Pre-Qualification vs Pre-Approval
When speaking to a lender before making an offer, it is important in our market to obtain a pre-approval, not a pre-qualification.
Pre-qualification letters are based only on information you supply your lender (income, debts, assets, ect). It gives the BUYER a general idea of what they can afford.
Pre-Approval Letters are much more comprehensive and involve lenders doing a credit check and verifying income and assets. Sellers often require pre-approval before accepting an offer because it tells them if the buyer can actually afford the house they are making an offer on. Pre-qualification letters still require further verification from the lender.
“Market Value” vs. “List Price” vs. “Assessed Value” vs. “Appraised Value”
When buying a home, it is important to understand the different between appraised value, assessed value, list price, and market value. We often hear buyers say that a house is not worth what they are asking because it is assessed at much less. However, the buyer is conflating assessed value with market value, which is not correct to do.
Market Value – This is what the property is truly worth, what it would sell for in an efficient market. This is ultimately a function of supply and demand. In order to ascertain the market value, real estate professionals will usually compare a home to similar properties that have recently sold. This gives the best estimate of market value.
List Price – This is what the seller is asking for the sale of their home. Usually the list price will be close to the market value. However, some sellers will price higher than market value for a number of reasons such as 1) they are in no hurry to sell and are merely testing the waters to see if anyone will pay their high price, 2) the agent did a poor job of doing market analysis, or 3) the seller thinks their home is worth more simply because it is their home and they fail to appreciate what the true market value is. Sellers will also sometimes price their homes below market value if they are trying to sell quickly.
Assessed Value – is a value placed on a home by the town tax assessor for the purpose off determining the taxes on a property. It does not necessarily reflect market conditions because homes are not re-assessed annually. In many cities and towns assessments cannot increase more than a fixed percentage (as voted on by citizens of the city or town) unless a home has been sold or permits pulled for renovations or additions. Because of this, in markets where prices are increasing rapidly, assessed values often lag behind actual market value.
Appraised Value – When a buyer makes a successful offer on a home and requires a mortgage, the lender will send a professional appraiser to determine the actual market value of a home. Appraisers look at home size, lot size, home condition, and compare it to similar homes sold in the immediate area to get an appraised value. Appraised value should be very close to market value. From this, they determine if the home is worth enough to cover the mortgage. If the home “does not appraise” this means the actual value was determined to be insufficient to grant the requested mortgage. In these situations, buyers and sellers must renegotiate the terms (or price) of the offer, or buyers must get more cash to put down on the house to reduce the mortgage needed.
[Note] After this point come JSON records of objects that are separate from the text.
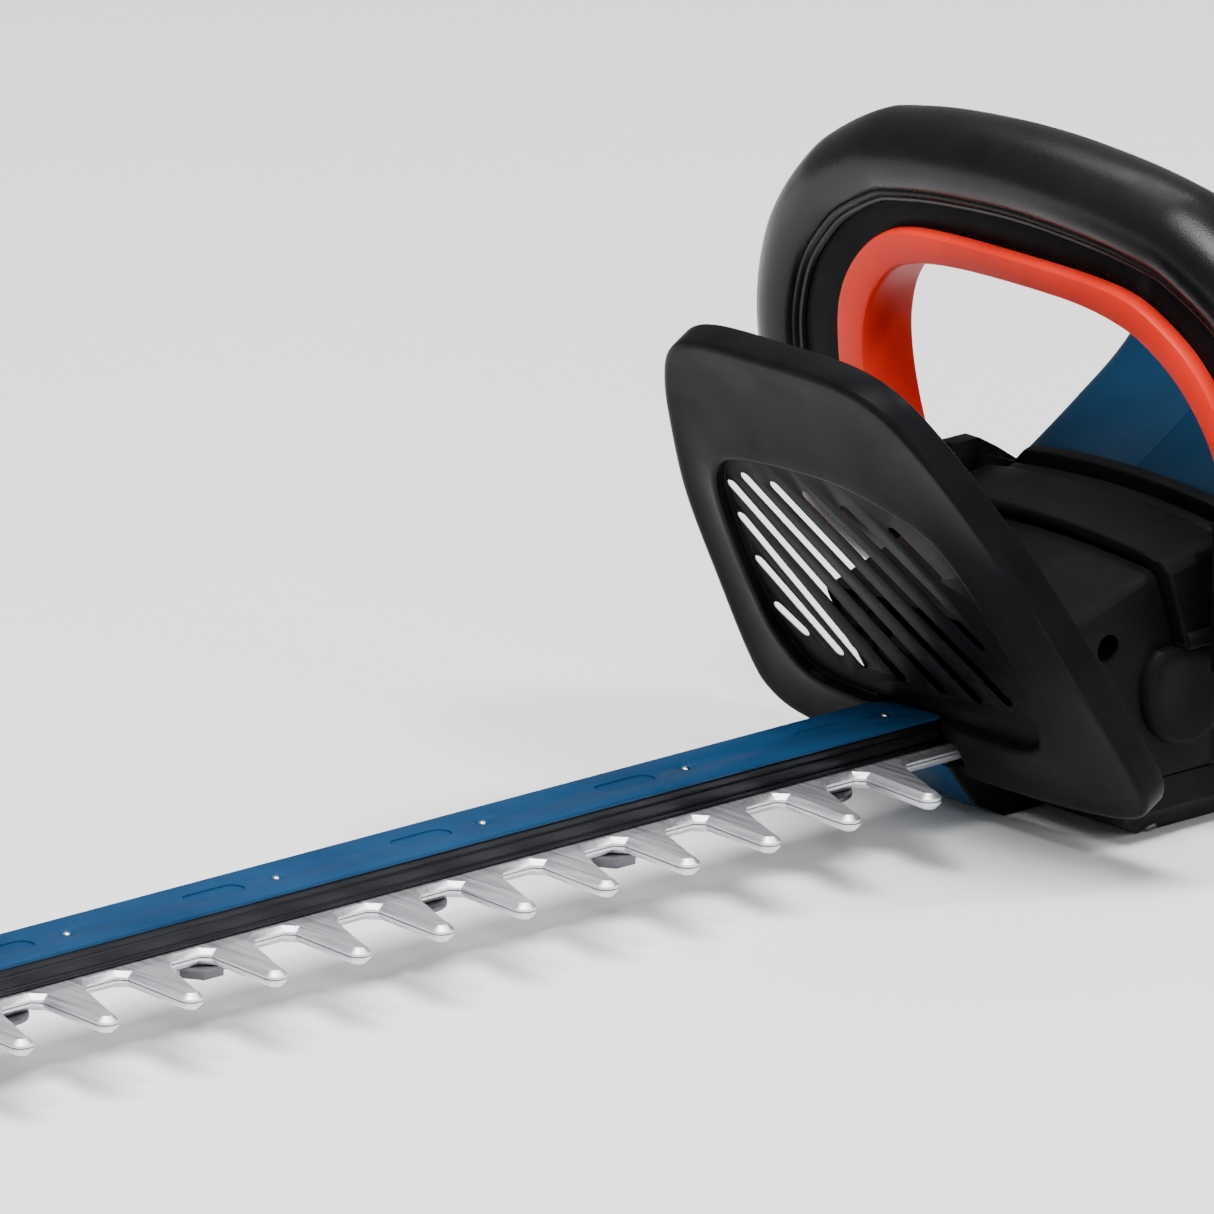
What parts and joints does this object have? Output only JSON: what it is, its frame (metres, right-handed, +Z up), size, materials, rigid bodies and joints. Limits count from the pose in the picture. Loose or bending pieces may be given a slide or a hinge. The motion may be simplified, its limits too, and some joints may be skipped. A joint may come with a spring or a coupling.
{
  "type": "hedge trimmer",
  "caption": "Cordless hedge trimmer with a long toothed blade on one side, hand guard, bale handle with switch bar, rear D-handle with trigger and slide-on battery.",
  "frame": {"origin": "middle of the bounding box, on the ground plane under the belly and the battery", "axes": "+X along the blade towards the rear handle, -X towards the blade tip, toothed edge on -Y, +Z up"},
  "size_m": [1.01, 0.2408, 0.1974],
  "materials": {
    "rail_black": "satin black anodised aluminium extrusion",
    "cover_blue": "satin blue painted pressed steel",
    "bright_screw": "zinc plated",
    "blade_steel": "ground blade steel",
    "dark_steel": "black oxide",
    "case_black": "fine textured glass filled nylon",
    "guard_black": "satin moulded nylon",
    "soft_black": "soft thermoplastic elastomer",
    "housing_blue": "satin moulded nylon",
    "switch_red": "satin moulded acetal",
    "gear_steel": "machined steel",
    "cast_metal": "die cast",
    "copper_wire": "enamelled copper windings",
    "switch_black": "plain moulded",
    "spring_steel": "spring wire",
    "contact_brass": "tinned contacts",
    "cell_wrap": "heat shrink sleeve",
    "board_green": "solder mask"
  },
  "bodies": {
    "chassis": {"blade_rail": "rail_black", "rail_cover": "cover_blue", "cover_rivets": "bright_screw", "blade_bolts": "dark_steel", "bolt_washers": "dark_steel", "tip_guard": "case_black", "tip_guard_screws": "bright_screw", "gear_bearing": "gear_steel", "motor_stator": "copper_wire", "motor_can": "cast_metal", "motor_bearings": "gear_steel", "gearbox_plate": "cast_metal", "gearbox_plate_screws": "bright_screw", "rail_clamp": "cast_metal", "gear_housing": "case_black", "gear_housing_screws": "bright_screw", "shoulder_band": "case_black", "collar": "case_black", "belly_cover": "case_black", "belly_strap": "cover_blue", "belly_screws": "dark_steel", "hand_guard": "guard_black", "guard_screws": "dark_steel", "bale_handle_frame": "case_black", "bale_handle_grip": "soft_black", "switch_bar_springs": "spring_steel", "bale_microswitch": "switch_black", "bale_handle_screws": "dark_steel", "housing_left": "housing_blue", "housing_right": "housing_blue", "handle_left": "housing_blue", "handle_right": "housing_blue", "housing_screws": "bright_screw", "vent_grilles": "case_black", "rear_grip": "soft_black", "trigger_pin": "gear_steel", "trigger_spring": "spring_steel", "trigger_switch": "switch_black", "lock_off_spring": "spring_steel", "battery_dock": "case_black", "dock_terminals": "contact_brass", "controller_board": "board_green", "wiring": "soft_black"},
    "upper_blade_body": {"upper_blade": "blade_steel"},
    "lower_blade_body": {"lower_blade": "blade_steel"},
    "crank_body": {"drive_gear": "gear_steel", "crank_pins": "gear_steel", "gear_axle": "gear_steel"},
    "rotor_body": {"pinion": "gear_steel", "motor_shaft": "gear_steel", "motor_rotor": "dark_steel", "motor_fan": "switch_black"},
    "switch_bar_body": {"bale_switch_bar": "switch_red"},
    "trigger_body": {"trigger": "switch_red"},
    "lock_button_body": {"lock_off_button": "switch_red"},
    "battery_body": {"battery_case": "case_black", "battery_lid": "case_black", "battery_cells": "cell_wrap", "latch_spring": "spring_steel"},
    "latch_body": {"battery_latch": "switch_red"}
  },
  "joints": [
    {"name": "upper_blade_slide", "type": "slide", "parent": "chassis", "child": "upper_blade_body", "axis": [1, 0, 0], "range_m": [-0.0075, 0.0075]},
    {"name": "lower_blade_slide", "type": "slide", "parent": "chassis", "child": "lower_blade_body", "axis": [1, 0, 0], "range_m": [-0.0075, 0.0075]},
    {"name": "crank_spin", "type": "hinge", "parent": "chassis", "child": "crank_body", "pos_m": [0.125, 0.0128, 0.031], "axis": [0, 0, 1], "continuous": true},
    {"name": "motor_spin", "type": "hinge", "parent": "chassis", "child": "rotor_body", "pos_m": [0.15823, 0.0128, 0.031], "axis": [0, 0, 1], "continuous": true},
    {"name": "bale_switch_press", "type": "slide", "parent": "chassis", "child": "switch_bar_body", "axis": [-0.1564, 0, 0.9877], "range_m": [0, 0.004], "stiffness_N_per_m": 900, "deforming": ["switch_bar_springs"]},
    {"name": "trigger_pull", "type": "hinge", "parent": "chassis", "child": "trigger_body", "pos_m": [0.325, 0, 0.155], "axis": [0, -1, 0], "range_deg": [0, 10], "stiffness_Nm_per_rad": 0.6, "deforming": ["trigger_spring"]},
    {"name": "lock_off_press", "type": "slide", "parent": "chassis", "child": "lock_button_body", "axis": [0, 0, -1], "range_m": [0, 0.003], "stiffness_N_per_m": 500, "deforming": ["lock_off_spring"]},
    {"name": "battery_slide", "type": "slide", "parent": "chassis", "child": "battery_body", "axis": [1, 0, 0], "range_m": [0, 0.1]},
    {"name": "latch_press", "type": "slide", "parent": "battery_body", "child": "latch_body", "axis": [0, 0, -1], "range_m": [0, 0.003], "stiffness_N_per_m": 900, "deforming": ["latch_spring"]}
  ],
  "couplings": [
    {"joint": "lower_blade_slide", "follows": "upper_blade_slide", "ratio": -1},
    {"joint": "motor_spin", "follows": "crank_spin", "ratio": -4.8889}
  ]
}
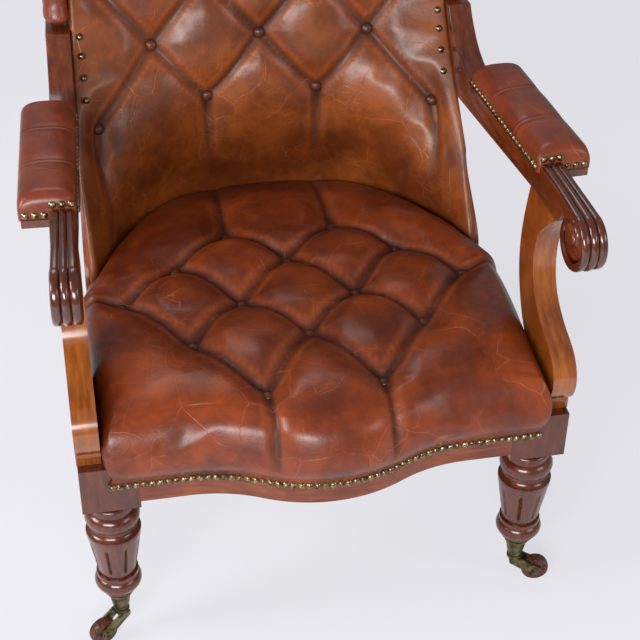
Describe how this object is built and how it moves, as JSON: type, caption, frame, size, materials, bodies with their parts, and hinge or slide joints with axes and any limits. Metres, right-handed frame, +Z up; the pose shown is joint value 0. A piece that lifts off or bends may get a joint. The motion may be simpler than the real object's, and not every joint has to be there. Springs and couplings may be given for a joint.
{
  "type": "button-tufted library armchair",
  "caption": "Deep-buttoned leather armchair with a low curved back, serpentine seat front, scrolled wooden arms on S-shaped supports, turned front legs and brass casters",
  "frame": {"origin": "centre of the chair's bounding box on the floor under the casters", "axes": "+Z up, the chair faces -Y, +X to the sitter's left hand side as seen from behind"},
  "size_m": [0.6876, 0.743, 0.956],
  "materials": {
    "mahogany": "polished",
    "beech_frame": "raw",
    "leather": "waxed",
    "brass_nails": "aged",
    "caster_brass": "aged",
    "caster_wheel": "layered, worn",
    "jute_webbing": "woven",
    "hessian_cloth": "woven",
    "spring_wire": "coppered"
  },
  "bodies": {
    "chair": {"front_rail": "mahogany", "side_rail_left": "mahogany", "side_rail_right": "mahogany", "back_rail": "mahogany", "corner_blocks": "beech_frame", "front_leg_left": "mahogany", "front_leg_right": "mahogany", "rear_leg_left": "mahogany", "rear_leg_right": "mahogany", "back_stile_left": "beech_frame", "back_stile_right": "beech_frame", "crest_rail": "beech_frame", "stuffing_rail": "beech_frame", "arm_support_left": "mahogany", "arm_support_right": "mahogany", "arm_left": "mahogany", "arm_right": "mahogany", "arm_board_left": "mahogany", "arm_board_right": "mahogany", "arm_pad_left": "leather", "arm_pad_right": "leather", "seat_cushion": "leather", "seat_border": "leather", "back_cushion": "leather", "outside_back": "leather", "back_roll_left": "leather", "back_roll_right": "leather", "seat_buttons": "leather", "back_buttons": "leather", "rail_nails": "brass_nails", "pad_nails_left": "brass_nails", "pad_nails_right": "brass_nails", "back_edge_nails": "brass_nails", "seat_webbing": "jute_webbing", "seat_springs": "spring_wire", "seat_hessian": "hessian_cloth", "caster_cup_front_left": "caster_brass", "caster_cup_front_right": "caster_brass", "caster_cup_rear_left": "caster_brass", "caster_cup_rear_right": "caster_brass"},
    "horn_front_left": {"caster_horn_front_left": "caster_brass", "caster_axle_front_left": "caster_brass"},
    "wheel_front_left": {"caster_wheel_front_left": "caster_wheel"},
    "horn_front_right": {"caster_horn_front_right": "caster_brass", "caster_axle_front_right": "caster_brass"},
    "wheel_front_right": {"caster_wheel_front_right": "caster_wheel"},
    "horn_rear_left": {"caster_horn_rear_left": "caster_brass", "caster_axle_rear_left": "caster_brass"},
    "wheel_rear_left": {"caster_wheel_rear_left": "caster_wheel"},
    "horn_rear_right": {"caster_horn_rear_right": "caster_brass", "caster_axle_rear_right": "caster_brass"},
    "wheel_rear_right": {"caster_wheel_rear_right": "caster_wheel"}
  },
  "joints": [
    {"name": "caster_swivel_front_left", "type": "hinge", "parent": "chair", "child": "horn_front_left", "pos_m": [-0.271, -0.273, 0.0466], "axis": [0, 0, 1], "continuous": true},
    {"name": "caster_roll_front_left", "type": "hinge", "parent": "horn_front_left", "child": "wheel_front_left", "pos_m": [-0.29773, -0.28662, 0.019], "axis": [0.454, -0.891, 0], "continuous": true},
    {"name": "caster_swivel_front_right", "type": "hinge", "parent": "chair", "child": "horn_front_right", "pos_m": [0.271, -0.273, 0.0466], "axis": [0, 0, 1], "continuous": true},
    {"name": "caster_roll_front_right", "type": "hinge", "parent": "horn_front_right", "child": "wheel_front_right", "pos_m": [0.30063, -0.27769, 0.019], "axis": [0.1564, 0.9877, 0], "continuous": true},
    {"name": "caster_swivel_rear_left", "type": "hinge", "parent": "chair", "child": "horn_rear_left", "pos_m": [-0.206, 0.25, 0.0466], "axis": [0, 0, 1], "continuous": true},
    {"name": "caster_roll_rear_left", "type": "hinge", "parent": "horn_rear_left", "child": "wheel_rear_left", "pos_m": [-0.22447, 0.27364, 0.019], "axis": [-0.788, -0.6157, 0], "continuous": true},
    {"name": "caster_swivel_rear_right", "type": "hinge", "parent": "chair", "child": "horn_rear_right", "pos_m": [0.206, 0.25, 0.0466], "axis": [0, 0, 1], "continuous": true},
    {"name": "caster_roll_rear_right", "type": "hinge", "parent": "horn_rear_right", "child": "wheel_rear_right", "pos_m": [0.22008, 0.27649, 0.019], "axis": [-0.8829, 0.4695, 0], "continuous": true}
  ]
}
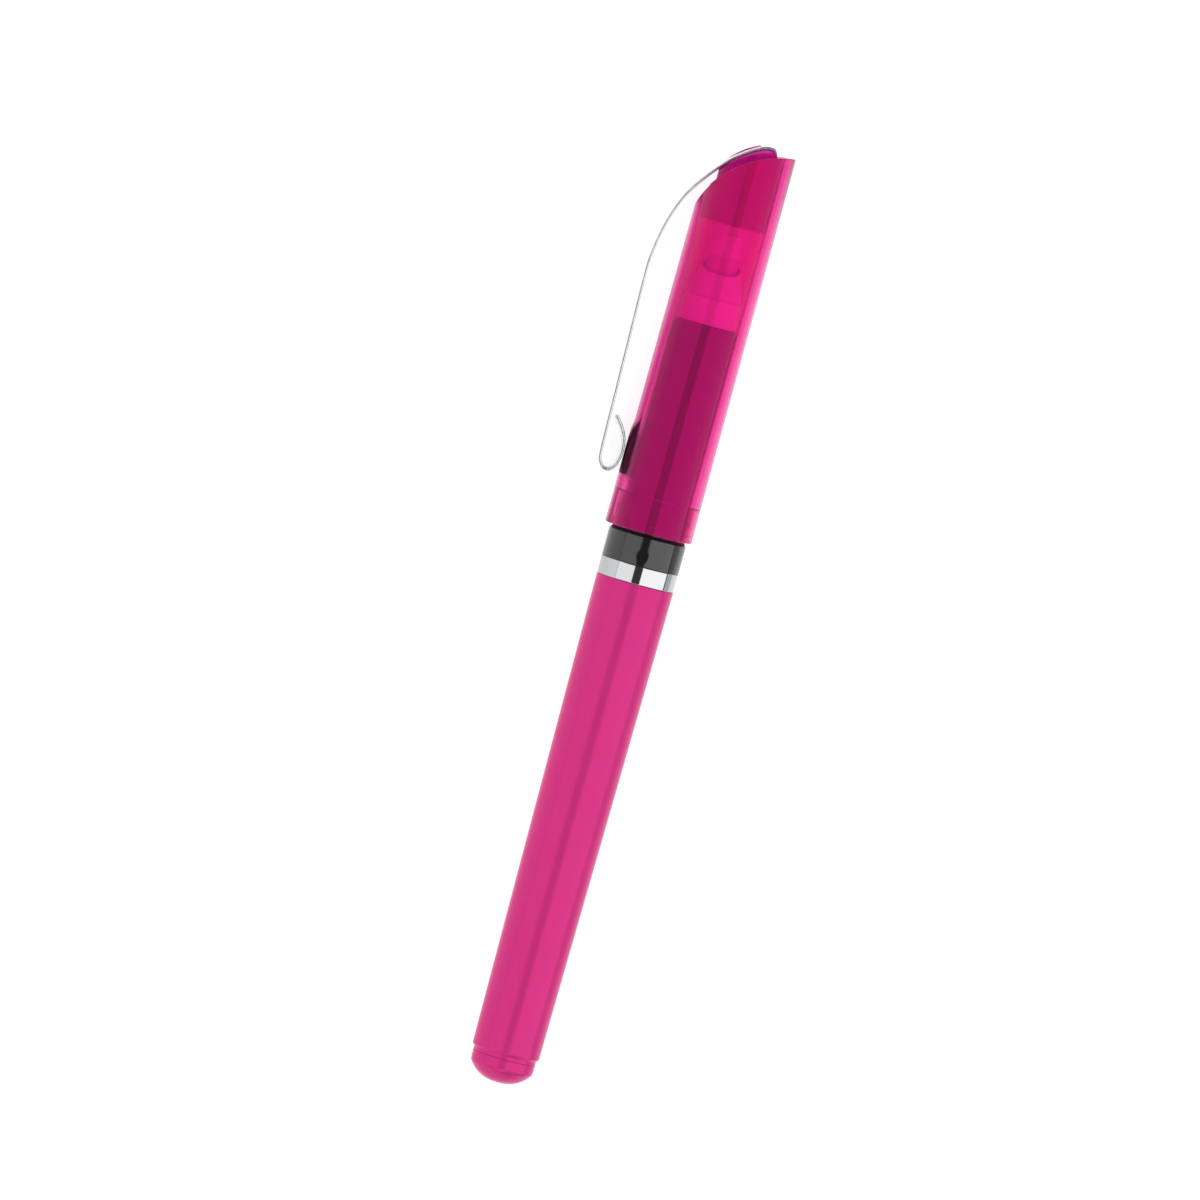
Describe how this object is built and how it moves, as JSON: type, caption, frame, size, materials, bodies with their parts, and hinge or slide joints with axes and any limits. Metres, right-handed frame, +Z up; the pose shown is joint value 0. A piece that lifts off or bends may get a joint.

“Listing Agent” vs “Buyer’s Agent”
When a homeowner decides to put a home on the market, they hire a listing agent. That professional is contractually bound to represent the seller form a financial and confidentiality perspective. If a buyer calls them about buying the house they listed, the agent must disclose to the buyer, in writing, that they represent the seller, not the buyer.
A buyer’s agent represents the buyer. They are legally bound to negotiate on behalf of the buyer and share any information that can help the buyer determine the price and condition of the home with the buyer. Good buyer’s agents will do research to help a buyer determine how much to offer, they will advise the buyer on the best way to structure an offer to get it accepted, they help with the home inspection, and they will usually provide a list of qualified lenders. Even though they represent the buyer, their fees are typically paid for the home seller, not the buyer.